• WORK TO DO: Give the material again in full, matching it exactly.

• DATA SEGMENT:

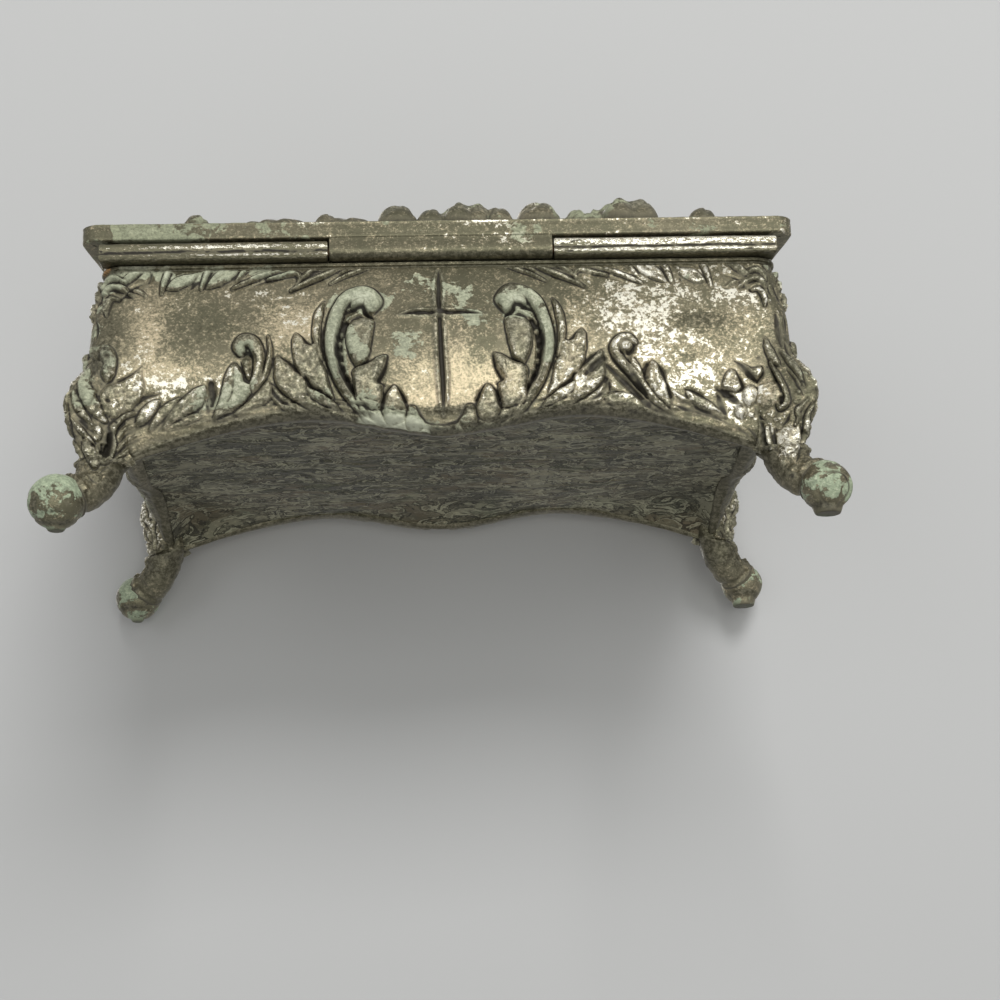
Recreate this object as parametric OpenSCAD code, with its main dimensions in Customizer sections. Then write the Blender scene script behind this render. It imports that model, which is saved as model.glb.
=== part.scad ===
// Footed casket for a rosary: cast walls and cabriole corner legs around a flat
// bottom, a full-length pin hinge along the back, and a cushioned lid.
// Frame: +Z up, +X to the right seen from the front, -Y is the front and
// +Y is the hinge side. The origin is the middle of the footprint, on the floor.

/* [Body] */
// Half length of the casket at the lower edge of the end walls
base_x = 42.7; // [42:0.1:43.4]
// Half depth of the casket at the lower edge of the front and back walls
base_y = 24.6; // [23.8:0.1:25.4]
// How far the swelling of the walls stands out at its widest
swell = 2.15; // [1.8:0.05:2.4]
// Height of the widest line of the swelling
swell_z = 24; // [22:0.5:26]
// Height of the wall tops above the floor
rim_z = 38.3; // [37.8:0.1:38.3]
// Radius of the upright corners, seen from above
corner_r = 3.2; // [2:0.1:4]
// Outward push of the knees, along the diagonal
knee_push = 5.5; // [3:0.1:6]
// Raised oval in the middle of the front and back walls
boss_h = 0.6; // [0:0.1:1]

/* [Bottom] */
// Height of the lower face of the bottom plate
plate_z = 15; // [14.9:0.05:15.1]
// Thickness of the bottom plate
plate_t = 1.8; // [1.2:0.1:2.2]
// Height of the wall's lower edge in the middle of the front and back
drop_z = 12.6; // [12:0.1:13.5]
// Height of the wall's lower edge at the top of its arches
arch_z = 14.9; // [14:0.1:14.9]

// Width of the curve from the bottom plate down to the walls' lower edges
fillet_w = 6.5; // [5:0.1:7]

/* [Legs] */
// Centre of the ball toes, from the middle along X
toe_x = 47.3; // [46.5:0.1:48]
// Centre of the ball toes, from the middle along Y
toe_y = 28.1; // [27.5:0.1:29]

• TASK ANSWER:
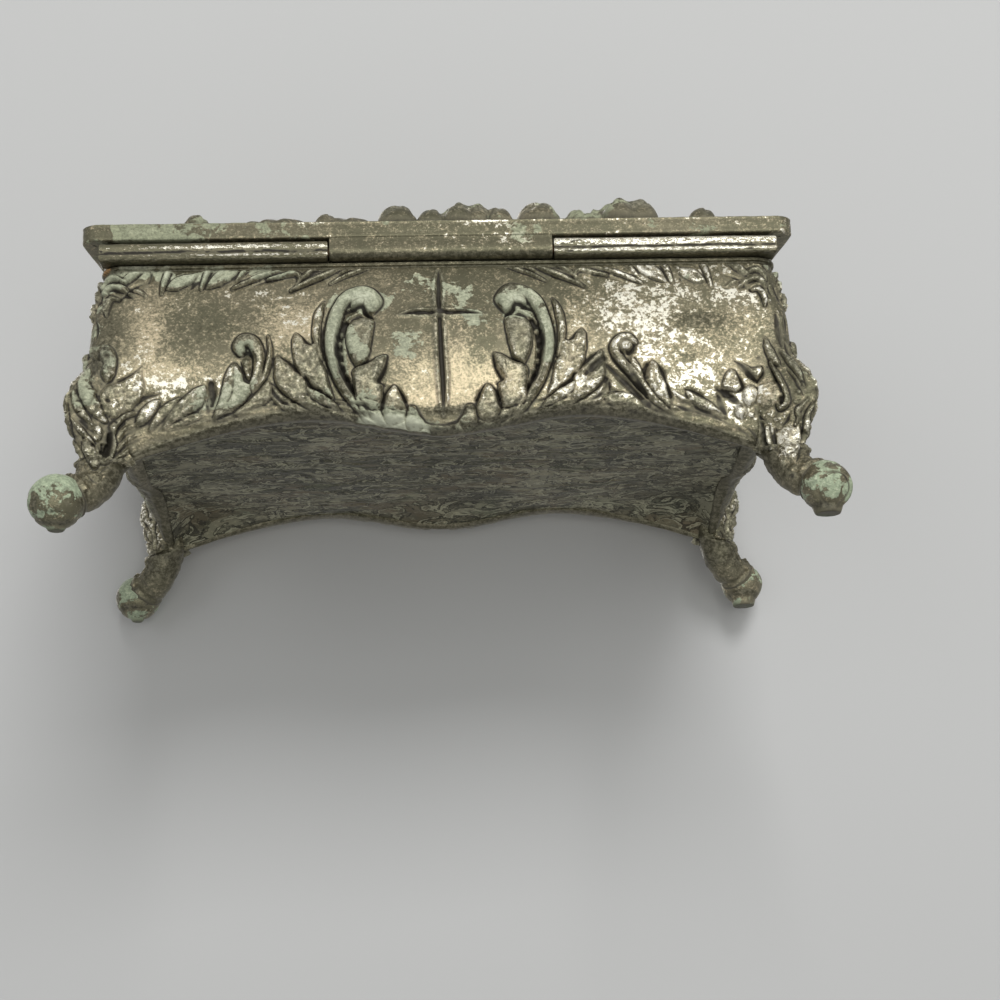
Recreate this object as parametric OpenSCAD code, with its main dimensions in Customizer sections. Then write the Blender scene script behind this render. It imports that model, which is saved as model.glb.
=== part.scad ===
// Footed casket for a rosary: cast walls and cabriole corner legs around a flat
// bottom, a full-length pin hinge along the back, and a cushioned lid.
// Frame: +Z up, +X to the right seen from the front, -Y is the front and
// +Y is the hinge side. The origin is the middle of the footprint, on the floor.

/* [Body] */
// Half length of the casket at the lower edge of the end walls
base_x = 42.7; // [42:0.1:43.4]
// Half depth of the casket at the lower edge of the front and back walls
base_y = 24.6; // [23.8:0.1:25.4]
// How far the swelling of the walls stands out at its widest
swell = 2.15; // [1.8:0.05:2.4]
// Height of the widest line of the swelling
swell_z = 24; // [22:0.5:26]
// Height of the wall tops above the floor
rim_z = 38.3; // [37.8:0.1:38.3]
// Radius of the upright corners, seen from above
corner_r = 3.2; // [2:0.1:4]
// Outward push of the knees, along the diagonal
knee_push = 5.5; // [3:0.1:6]
// Raised oval in the middle of the front and back walls
boss_h = 0.6; // [0:0.1:1]

/* [Bottom] */
// Height of the lower face of the bottom plate
plate_z = 15; // [14.9:0.05:15.1]
// Thickness of the bottom plate
plate_t = 1.8; // [1.2:0.1:2.2]
// Height of the wall's lower edge in the middle of the front and back
drop_z = 12.6; // [12:0.1:13.5]
// Height of the wall's lower edge at the top of its arches
arch_z = 14.9; // [14:0.1:14.9]

// Width of the curve from the bottom plate down to the walls' lower edges
fillet_w = 6.5; // [5:0.1:7]

/* [Legs] */
// Centre of the ball toes, from the middle along X
toe_x = 47.3; // [46.5:0.1:48]
// Centre of the ball toes, from the middle along Y
toe_y = 28.1; // [27.5:0.1:29]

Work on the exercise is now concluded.